From the line containing "for slot in" through the last line of the data, return those lines exactly as written and nothing more.

» **SUPPLIED DATA**:
____

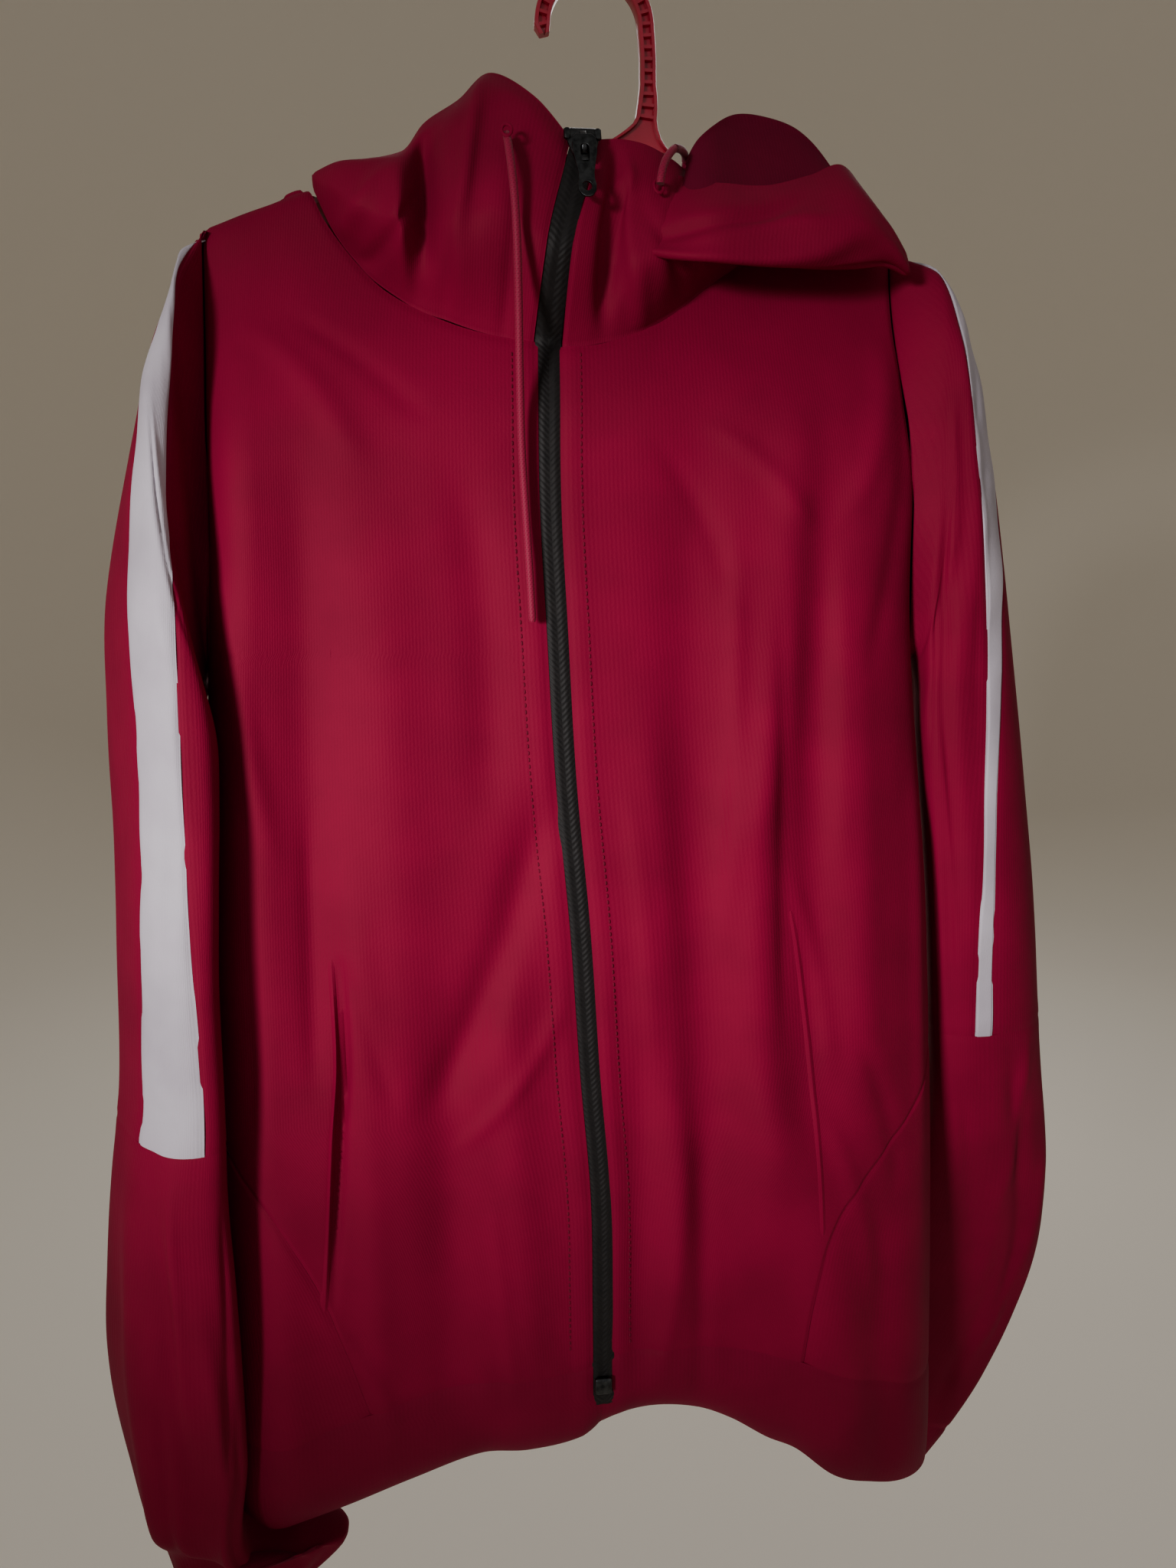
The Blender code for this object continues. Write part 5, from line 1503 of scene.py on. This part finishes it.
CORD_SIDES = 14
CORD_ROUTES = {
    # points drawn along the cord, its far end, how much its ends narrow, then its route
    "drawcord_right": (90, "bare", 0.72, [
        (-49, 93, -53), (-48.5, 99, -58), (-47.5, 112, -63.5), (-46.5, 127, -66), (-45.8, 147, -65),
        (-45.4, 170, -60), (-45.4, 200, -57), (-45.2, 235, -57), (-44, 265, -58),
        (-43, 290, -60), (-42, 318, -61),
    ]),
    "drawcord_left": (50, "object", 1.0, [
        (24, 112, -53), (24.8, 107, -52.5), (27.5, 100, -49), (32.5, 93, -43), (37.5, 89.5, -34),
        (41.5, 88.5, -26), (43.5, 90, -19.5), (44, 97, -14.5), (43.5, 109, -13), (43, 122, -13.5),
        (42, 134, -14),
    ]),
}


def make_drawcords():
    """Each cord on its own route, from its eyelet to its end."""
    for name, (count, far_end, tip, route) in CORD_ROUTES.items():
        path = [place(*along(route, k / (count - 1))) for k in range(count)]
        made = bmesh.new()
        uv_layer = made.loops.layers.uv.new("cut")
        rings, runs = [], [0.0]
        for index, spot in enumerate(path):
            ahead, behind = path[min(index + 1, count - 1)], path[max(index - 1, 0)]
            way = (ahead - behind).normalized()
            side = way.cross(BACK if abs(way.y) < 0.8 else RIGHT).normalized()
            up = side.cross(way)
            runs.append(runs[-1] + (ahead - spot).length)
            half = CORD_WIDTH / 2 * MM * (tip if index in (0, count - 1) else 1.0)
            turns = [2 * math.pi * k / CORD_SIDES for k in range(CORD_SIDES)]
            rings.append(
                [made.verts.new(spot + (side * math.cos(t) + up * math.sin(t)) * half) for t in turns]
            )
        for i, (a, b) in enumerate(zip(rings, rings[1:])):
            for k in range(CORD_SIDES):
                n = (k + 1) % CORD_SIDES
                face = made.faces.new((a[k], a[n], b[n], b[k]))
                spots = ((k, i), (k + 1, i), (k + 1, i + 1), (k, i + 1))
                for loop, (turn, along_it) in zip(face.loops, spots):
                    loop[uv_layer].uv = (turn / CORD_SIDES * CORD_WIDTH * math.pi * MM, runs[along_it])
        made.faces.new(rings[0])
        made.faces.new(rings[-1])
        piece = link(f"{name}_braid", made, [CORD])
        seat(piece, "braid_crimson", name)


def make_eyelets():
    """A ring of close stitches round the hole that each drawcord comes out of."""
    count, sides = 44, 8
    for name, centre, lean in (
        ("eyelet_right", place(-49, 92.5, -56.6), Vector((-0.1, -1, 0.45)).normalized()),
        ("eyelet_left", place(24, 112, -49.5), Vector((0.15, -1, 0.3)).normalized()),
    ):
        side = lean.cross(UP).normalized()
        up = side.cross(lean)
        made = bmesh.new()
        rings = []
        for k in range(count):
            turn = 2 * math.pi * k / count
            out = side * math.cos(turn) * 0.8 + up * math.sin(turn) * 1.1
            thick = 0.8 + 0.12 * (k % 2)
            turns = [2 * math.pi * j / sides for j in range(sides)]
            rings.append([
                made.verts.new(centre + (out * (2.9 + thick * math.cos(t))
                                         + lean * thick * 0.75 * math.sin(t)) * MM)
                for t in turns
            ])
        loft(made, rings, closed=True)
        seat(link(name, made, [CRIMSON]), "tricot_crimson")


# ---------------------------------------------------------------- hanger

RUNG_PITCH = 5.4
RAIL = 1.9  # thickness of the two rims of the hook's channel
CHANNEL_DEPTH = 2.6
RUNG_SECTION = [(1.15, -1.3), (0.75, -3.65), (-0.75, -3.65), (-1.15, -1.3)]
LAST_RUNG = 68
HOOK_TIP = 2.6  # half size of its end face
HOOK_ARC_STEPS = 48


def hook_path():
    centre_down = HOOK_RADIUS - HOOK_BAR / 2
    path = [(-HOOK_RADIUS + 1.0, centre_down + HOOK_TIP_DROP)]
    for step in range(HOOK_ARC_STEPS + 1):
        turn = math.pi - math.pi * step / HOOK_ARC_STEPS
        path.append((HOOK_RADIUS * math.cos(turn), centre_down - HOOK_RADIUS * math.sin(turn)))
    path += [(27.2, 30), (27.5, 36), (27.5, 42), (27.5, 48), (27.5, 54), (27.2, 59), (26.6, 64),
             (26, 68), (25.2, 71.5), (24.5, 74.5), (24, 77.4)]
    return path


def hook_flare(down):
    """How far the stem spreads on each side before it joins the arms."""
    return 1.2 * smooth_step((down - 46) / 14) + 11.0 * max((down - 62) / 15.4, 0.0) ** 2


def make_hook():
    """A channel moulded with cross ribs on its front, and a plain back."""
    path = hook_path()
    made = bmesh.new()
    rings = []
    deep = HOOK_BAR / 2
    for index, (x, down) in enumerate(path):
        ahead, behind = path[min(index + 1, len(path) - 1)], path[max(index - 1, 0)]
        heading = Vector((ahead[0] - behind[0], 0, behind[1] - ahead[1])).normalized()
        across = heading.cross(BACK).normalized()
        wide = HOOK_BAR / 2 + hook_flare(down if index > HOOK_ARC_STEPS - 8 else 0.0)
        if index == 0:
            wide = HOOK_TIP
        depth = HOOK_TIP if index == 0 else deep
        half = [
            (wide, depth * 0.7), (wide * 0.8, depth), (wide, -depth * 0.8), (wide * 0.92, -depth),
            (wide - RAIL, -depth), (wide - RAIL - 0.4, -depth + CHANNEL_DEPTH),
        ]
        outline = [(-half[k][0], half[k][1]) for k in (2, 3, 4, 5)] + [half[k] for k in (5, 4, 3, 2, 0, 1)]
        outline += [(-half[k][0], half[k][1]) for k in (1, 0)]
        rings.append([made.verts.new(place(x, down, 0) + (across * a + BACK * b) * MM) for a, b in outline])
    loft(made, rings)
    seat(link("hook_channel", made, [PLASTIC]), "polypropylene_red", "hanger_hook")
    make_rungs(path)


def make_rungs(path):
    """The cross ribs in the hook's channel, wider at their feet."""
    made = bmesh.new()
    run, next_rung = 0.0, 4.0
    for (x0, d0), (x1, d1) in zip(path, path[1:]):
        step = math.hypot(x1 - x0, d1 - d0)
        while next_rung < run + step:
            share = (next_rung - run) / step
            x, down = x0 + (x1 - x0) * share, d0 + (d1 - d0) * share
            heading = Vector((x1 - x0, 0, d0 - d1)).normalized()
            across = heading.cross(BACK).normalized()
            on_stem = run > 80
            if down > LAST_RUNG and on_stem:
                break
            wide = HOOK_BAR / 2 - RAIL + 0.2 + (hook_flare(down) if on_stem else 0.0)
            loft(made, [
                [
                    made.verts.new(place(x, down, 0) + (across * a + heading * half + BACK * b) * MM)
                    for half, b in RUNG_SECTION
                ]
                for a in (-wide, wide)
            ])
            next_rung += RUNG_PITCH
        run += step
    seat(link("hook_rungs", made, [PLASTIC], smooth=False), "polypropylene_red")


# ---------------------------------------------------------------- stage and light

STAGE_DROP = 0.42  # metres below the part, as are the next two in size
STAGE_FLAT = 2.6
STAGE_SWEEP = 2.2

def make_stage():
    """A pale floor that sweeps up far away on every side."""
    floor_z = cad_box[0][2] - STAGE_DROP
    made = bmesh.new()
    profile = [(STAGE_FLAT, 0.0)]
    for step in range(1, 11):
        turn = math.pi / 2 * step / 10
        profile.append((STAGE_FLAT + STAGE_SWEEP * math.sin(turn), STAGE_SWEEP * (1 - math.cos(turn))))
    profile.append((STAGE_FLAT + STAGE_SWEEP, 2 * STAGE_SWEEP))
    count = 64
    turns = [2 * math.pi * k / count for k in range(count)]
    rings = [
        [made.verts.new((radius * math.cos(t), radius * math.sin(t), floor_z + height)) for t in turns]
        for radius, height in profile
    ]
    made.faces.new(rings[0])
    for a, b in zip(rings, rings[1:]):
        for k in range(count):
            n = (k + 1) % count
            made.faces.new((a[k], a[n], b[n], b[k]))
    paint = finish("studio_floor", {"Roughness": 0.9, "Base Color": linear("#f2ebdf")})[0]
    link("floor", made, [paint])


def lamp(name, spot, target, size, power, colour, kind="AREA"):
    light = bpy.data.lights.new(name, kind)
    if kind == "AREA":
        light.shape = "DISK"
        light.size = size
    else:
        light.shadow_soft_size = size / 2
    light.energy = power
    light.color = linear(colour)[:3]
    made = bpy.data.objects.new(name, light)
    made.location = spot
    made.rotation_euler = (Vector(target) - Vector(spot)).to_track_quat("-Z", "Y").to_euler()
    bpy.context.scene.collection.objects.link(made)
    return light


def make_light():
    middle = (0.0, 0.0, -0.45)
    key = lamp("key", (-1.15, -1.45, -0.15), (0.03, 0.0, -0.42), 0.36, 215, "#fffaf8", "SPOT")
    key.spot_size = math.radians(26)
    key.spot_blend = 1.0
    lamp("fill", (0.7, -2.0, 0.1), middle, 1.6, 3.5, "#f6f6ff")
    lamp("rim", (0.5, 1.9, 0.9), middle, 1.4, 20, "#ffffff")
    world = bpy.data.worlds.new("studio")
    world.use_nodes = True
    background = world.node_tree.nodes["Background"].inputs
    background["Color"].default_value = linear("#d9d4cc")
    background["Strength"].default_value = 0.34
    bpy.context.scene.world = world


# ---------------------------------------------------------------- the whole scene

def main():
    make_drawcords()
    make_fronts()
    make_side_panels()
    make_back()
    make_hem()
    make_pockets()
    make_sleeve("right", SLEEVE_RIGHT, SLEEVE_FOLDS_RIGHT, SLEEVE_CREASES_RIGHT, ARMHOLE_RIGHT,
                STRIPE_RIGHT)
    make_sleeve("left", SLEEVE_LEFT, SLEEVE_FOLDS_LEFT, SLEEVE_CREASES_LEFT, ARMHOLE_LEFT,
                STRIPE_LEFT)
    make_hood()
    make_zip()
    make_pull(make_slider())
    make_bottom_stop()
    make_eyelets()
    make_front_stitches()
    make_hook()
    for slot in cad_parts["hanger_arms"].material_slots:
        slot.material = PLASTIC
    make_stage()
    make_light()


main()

____

» **EXERCISE OUTPUT**:
    for slot in cad_parts["hanger_arms"].material_slots:
        slot.material = PLASTIC
    make_stage()
    make_light()


main()